Goal. Explore biologically distinct groups within colon cancer cell lines using bulk RNA-seq, and identify gene programs that separate those groups.
- Counts: CCLE RNA-seq gene counts (
*.gct.gz; genes × samples). - Metadata: CCLE sample annotations (site, pathology, histology, sex, age, TCGA code, etc.).
- Focus subset:
Site_Primary == "large_intestine"(58 samples).
-
Preprocessing
- Read GCT, keep columns as samples.
- Filter to protein-coding genes via Ensembl/
biomaRt. - Collapse duplicate gene symbols by summing counts; set
Descriptionas rownames; drop non-numeric cols. - Align counts ↔ metadata by sample intersection & order; clean metadata (
"missing-info"for NA in categoricals).
-
Exploration
- Build
DESeqDataSet; filter low counts; VST transform. - PCA with
plotPCA()andprcomp(); elbow plot; extract gene loadings. - Hierarchical clustering (top 150 most-variable genes) → 4 clusters observed; for DE kept 2 clusters for balanced comparison.
- Heatmaps with ComplexHeatmap + sample annotations.
- Build
-
Differential Expression
- DESeq2 using
design = ~ Cluster; shrink LFC & visualize with volcano plot.
- DESeq2 using
- PC1 (~40% var) loads on intestinal epithelial/differentiation markers (e.g., GPA33, CEACAM5, CDH17, LGALS4, PHGR1, PPP1R1B).
→ Right side: more differentiated/epithelial-like; left: de-differentiated. - PC2 (~9% var) highlights proteolysis & metabolism/invasion axes (e.g., KLK6, KLK10, KRT23, SLC2A3, MSLN, ZBED2).

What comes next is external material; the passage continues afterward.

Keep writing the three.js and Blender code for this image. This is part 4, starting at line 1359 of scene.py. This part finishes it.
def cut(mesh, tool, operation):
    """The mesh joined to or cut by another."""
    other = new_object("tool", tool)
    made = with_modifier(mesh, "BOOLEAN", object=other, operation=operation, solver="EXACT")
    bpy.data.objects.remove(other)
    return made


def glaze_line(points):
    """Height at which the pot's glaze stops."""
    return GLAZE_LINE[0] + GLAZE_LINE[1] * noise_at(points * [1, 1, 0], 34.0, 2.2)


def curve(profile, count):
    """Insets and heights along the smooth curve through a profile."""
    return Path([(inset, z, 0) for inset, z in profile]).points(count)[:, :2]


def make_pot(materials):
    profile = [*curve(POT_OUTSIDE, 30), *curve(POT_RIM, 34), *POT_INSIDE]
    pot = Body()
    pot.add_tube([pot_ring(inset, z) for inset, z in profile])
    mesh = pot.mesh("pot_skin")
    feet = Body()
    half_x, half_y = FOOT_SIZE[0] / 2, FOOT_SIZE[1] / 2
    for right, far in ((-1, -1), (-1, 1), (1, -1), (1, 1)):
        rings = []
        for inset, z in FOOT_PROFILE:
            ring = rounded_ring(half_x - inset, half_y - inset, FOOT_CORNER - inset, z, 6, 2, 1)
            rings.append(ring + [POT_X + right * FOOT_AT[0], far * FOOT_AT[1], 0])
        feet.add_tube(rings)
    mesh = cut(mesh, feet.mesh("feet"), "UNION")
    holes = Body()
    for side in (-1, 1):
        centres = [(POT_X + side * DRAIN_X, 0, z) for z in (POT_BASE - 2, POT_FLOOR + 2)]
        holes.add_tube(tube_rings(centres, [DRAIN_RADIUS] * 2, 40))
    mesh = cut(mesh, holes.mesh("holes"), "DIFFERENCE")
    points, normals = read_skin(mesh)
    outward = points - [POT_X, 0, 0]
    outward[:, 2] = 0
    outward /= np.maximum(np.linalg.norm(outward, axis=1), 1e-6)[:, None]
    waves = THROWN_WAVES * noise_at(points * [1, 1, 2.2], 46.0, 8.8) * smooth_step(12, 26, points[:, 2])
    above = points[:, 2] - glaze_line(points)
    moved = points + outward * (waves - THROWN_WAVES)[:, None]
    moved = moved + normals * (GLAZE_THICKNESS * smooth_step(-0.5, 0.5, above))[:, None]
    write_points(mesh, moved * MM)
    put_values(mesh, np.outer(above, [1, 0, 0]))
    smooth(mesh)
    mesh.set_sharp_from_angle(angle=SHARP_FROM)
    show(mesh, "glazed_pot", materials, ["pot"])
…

- Unsupervised clustering using
DESeq2split cell lines into two broad states:- Cluster 1 (stromal/mesenchymal-leaning signals): up in SGIP1, PDPN, COL3A1, PTN, ANGPTL2, GDF6, KRTAP1-5, PODN, GNAT3, NTM.

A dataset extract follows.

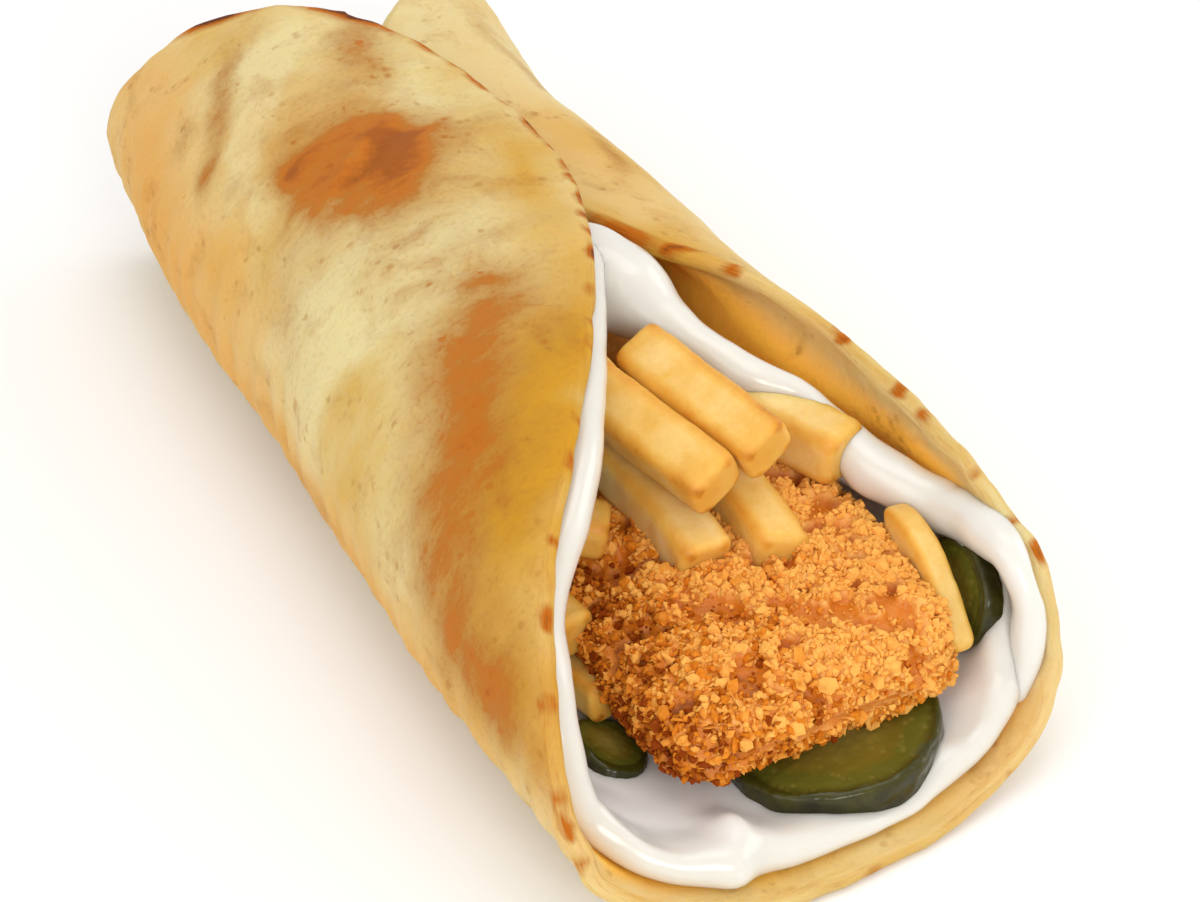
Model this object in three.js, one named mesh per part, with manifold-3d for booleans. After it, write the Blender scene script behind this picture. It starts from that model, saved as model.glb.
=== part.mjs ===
// Rolled flatbread sandwich: a round flatbread rolled round fries, a breaded cutlet, pickle slices and white
// garlic sauce, lying on its flat underside. Lengths are in millimetres, +Z is up and +Y runs along the roll,
// from the open mouth to the far end. The origin is at the middle of the underside.
import * as THREE from 'three';
import { mergeVertices } from 'three/addons/utils/BufferGeometryUtils.js';
import Module from 'manifold-3d';

const GAP = 0.3; // clearance between pieces that touch
const RIDGE_MARGIN = 0.4; // and between the ridge of sauce and the bread

// Outer section of the roll at stations from the far end to the mouth. Station 0 lies at y = CENTRE_Y.
const STATION_PITCH = 50;
const HALF_WIDTH = [37.0, 36.9, 40.2, 44.2, 43.2];
const HEIGHT = [55.5, 55.7, 56.1, 55.9, 54.3];
const CENTRE_X = [-2.4, -7.0, -4.4, -0.9, 1.3];
const CENTRE_Y = 3.5;
const WIDEST_AT = 0.42; // share of the height at which the roll is widest
const CROWN_POWER = 2.2; // superellipse power of the upper half
const BELLY_POWER = 2.6; // and of the lower half
const FLAT_DEPTH = 0.5; // the belly is pressed flat by this much
const CREASE = { reach: 3.4, turn: -0.55 * Math.PI, spread: 0.45, station: -45, fade: 14 };

// The flatbread before rolling: a nearly round sheet, in polar form round its middle. Angle 0 points to the
// mouth, a quarter turn to the right-hand edge, and minus a quarter turn to the flap that folds over the top.
const SHEET_RADIUS = 111.4;
const SHEET_WAVES = [
  [1, 0, 0.006], [2, -0.065, -0.017], [3, 0.061, -0.02], [4, -0.035, -0.018], [6, 0, -0.002],
];
const SHEET_LOBES = [
  { reach: 6.1, angle: 2.71, spread: 0.31 },
  { reach: 3.6, angle: -2.4, spread: 0.4 },
  { reach: -20, angle: 1.27, spread: 0.37 },
  { reach: -3.0, angle: -0.84, spread: 0.24 },
];
const SHEET_OFFSET = -11.7; // middle of the sheet, measured round the section from the underside
const SHEET_SKEW = 0.00164; // sideways drift of the sheet with the square of the station
const BREAD_THICKNESS = 3.0;
// The right-hand wall is puffed up towards the filling, most at this place and not at its edge.
const PUFF = { depth: 10, station: 4, length: 42, around: 64, width: 15, fromEdge: 9 };
const TUCK = { depth: 3.5, start: 75, end: 92, coverEnd: 6, coverStart: 28 };
const SHOULDER = { reach: 2.0, station: -28, around: 64, length: 24, width: 15 };

// Garlic sauce: a lining spread on the bread, set back from its edge, with dollops that make it thicker or
// thinner, and a ridge that runs from under the flap along the right side, given by its places and radii.
const SAUCE_SETBACK = 3.6;
const SAUCE_LOBES = [
  { reach: -3.4, angle: -0.46, spread: 0.11 },
  { reach: 1.6, angle: -0.24, spread: 0.035 },
];
const SIDE_EDGE = { reach: 62, free: 42, from: 60, to: 84 };
const FLAP_SETBACK = { setback: -2.8, from: -1.95, full: -1.65, fade: -1.0, to: -0.7 };
const SAUCE_THICKNESS = 4.0;
const SAUCE_BEAD = { thickness: 6.2, width: 14 };
const SEAM_EDGE = { reach: 97, slope: 0.27, free: 13, from: -6, to: 14 };
const SAUCE_DOLLOPS = [
  { station: 99, around: 7, length: 9, width: 13, height: -3.0 },
  { station: 97, around: -17, length: 4.5, width: 4.5, height: 2.6 },
  { station: 66, around: 52, length: 12, width: 12, height: -1.5 },
];
const SAUCE_RIDGE = [
  [-8.0, 8.0, 43.0, 6.0], [-1.0, 2.0, 45.0, 7.0], [5.0, -4.4, 45.4, 7.4], [8.8, -11.6, 44.4, 6.8],
  [11.8, -18.6, 42.4, 4.4], [14.2, -24.6, 41.0, 2.9], [19.0, -32.2, 38.5, 3.2], [25.1, -36.9, 36.5, 2.8],
  [27.9, -42.4, 34.0, 2.9], [29.8, -50.0, 30.6, 4.2], [32.8, -56.2, 29.0, 4.4], [36.2, -62.0, 28.4, 4.0],
  [38.0, -68.0, 29.0, 3.6], [38.4, -74.0, 29.8, 3.3], [38.6, -79.4, 29.6, 3.0], [39.2, -83.2, 26.0, 2.7],
  [39.4, -84.8, 20.5, 2.4], [38.4, -86.4, 14.5, 2.0], [35.4, -88.6, 9.6, 1.4],
];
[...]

- Cluster 2 (epithelial/differentiated): up in SLC26A3, OLFM4, GPA33, FABP1, TINAG, UGT1A10, SPINK4, MUC17, PIGR, MOGAT2.
- No single metadata field (sex, pathology, TCGA code) fully explained the variance—supporting a transcriptional state separation rather than a labeled covariate.
Requirements: R (≥4.2), Quarto, and R/Bioc packages: DESeq2, ComplexHeatmap, biomaRt, matrixStats, ggplot2, EnhancedVolcano, ggrepel, dplyr, tidyr.
# from repo root
quarto render analysis/bulkRNAseq.qmd # produces analysis/bulkRNAseq.pdfIf you don’t use Quarto, open the .qmd in RStudio and “Render”.
-
Batch/confounders: Metadata incompleteness (e.g., age, race) limits covariate modeling; consider surrogate variable analysis (SVA) or RUV.
-
Clustering k: Validate k with silhouette, gap statistic, and stability resampling; try consensus clustering.
-
Pathway biology: Run GSEA/ORA on DEGs (Hallmarks/Reactome) to formalize epithelial vs mesenchymal/metabolic programs.
-
Generalization: Cross-validate with TCGA COAD/READ and other colon cell-line panels.